**Your task**
Show only lines that include "import".

----------

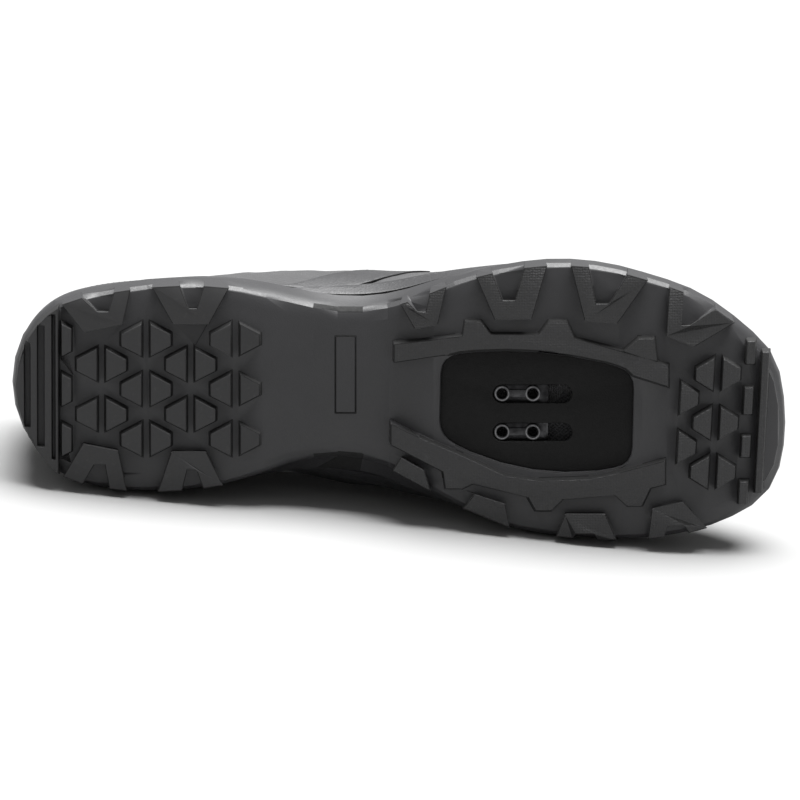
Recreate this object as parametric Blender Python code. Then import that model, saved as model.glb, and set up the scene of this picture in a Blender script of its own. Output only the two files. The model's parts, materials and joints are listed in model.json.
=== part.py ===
"""Right off-road cycling shoe, lying on its medial side with the sole facing -Y.

The shoe is drawn standing on its tread: X runs from heel to toe, Y from the lateral to the medial side
and Z up. At the end everything is laid on the floor by the parent empty. Metres.
"""

import math

import bmesh
import bpy
import numpy as np
from mathutils import Matrix, Vector

# Overall sizes of the shoe
LENGTH = 0.280
BALL_WIDTH = 0.101
HEEL_COLLAR_HEIGHT = 0.098
INSTEP_HEIGHT = 0.108
CLEARANCE = 0.0003

# Sole
LUG_HEIGHT = 0.0045
LUG_DRAFT = 0.0006
LUG_ROOT = 0.0015
SHARPEST_MITRE = 0.35
EDGE_LUG_PROUD = 0.0006
EDGE_LUG_INSET = 0.0010
EDGE_LUG_CHAMFER = 0.0012
EDGE_LUG_HEIGHT = 0.0113
ARCH_RISE = 0.0045
ARCH_BACK = (0.325, 0.375)
ARCH_FRONT = (0.47, 0.56)
HEEL_STACK = 0.020
FOREFOOT_STACK = 0.0128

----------

**Correct answer**
Recreate this object as parametric Blender Python code. Then import that model, saved as model.glb, and set up the scene of this picture in a Blender script of its own. Output only the two files. The model's parts, materials and joints are listed in model.json.
import math
import bmesh
import bpy
import numpy as np
from mathutils import Matrix, Vector